My fuse gets short. I find it nearly impossible to keep from rolling my eyes when the third kid in a row asks me the same tedious question. Will we be turning this in? How much is this worth? There are parties to plan and fundraisers to sponsor and research projects to grade. Soccer games and swimming lessons. Playdates and birthday parties and- oh shit- did I really forget to buy a present? It's tomorrow? Did I even remember to RSVP?

I am juggling as fast as I can, knowing that it's only a matter of time before I drop one of these balls. Before I miss an appointment, forget someone's big and important something, miss a payment, lose an application, before I let somebody down.

There are people I love who never hear from me. I've just been so busy, you know how it goes. There are voices that I miss hearing on the other end of the phone. People who I think about it those fleeting moments when nobody calls my name. People I miss. People I love.  I don't want to remember that I was busy. I just need to let it all spin for awhile. To ride it out the way I do every year. To smile, breathe, and go slowly.

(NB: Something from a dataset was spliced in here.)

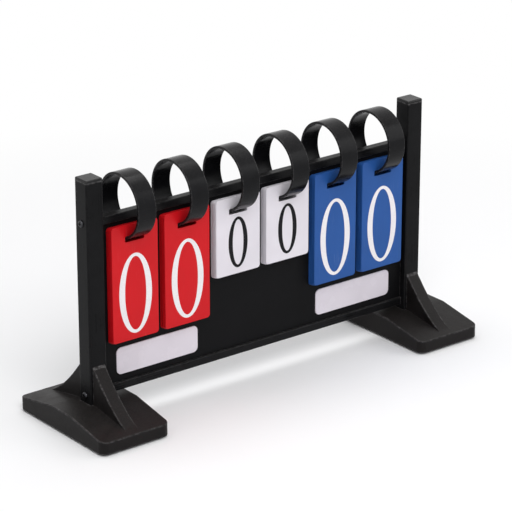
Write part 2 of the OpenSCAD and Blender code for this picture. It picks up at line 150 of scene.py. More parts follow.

Sometimes I feel an obligation to blog. Losing my mom and the connection to my own childhood compels me to document my kids' lives. But sometimes I get caught up in trying to compartmentalize our experiences into neat and tidy narratives. Sometimes there is no theme, sometimes there are just pictures.

And perhaps there is a motorcycle. "Dad! You are so awesome on that motorcycle, Dad!"

It is all awesome. Especially when I remember to breathe.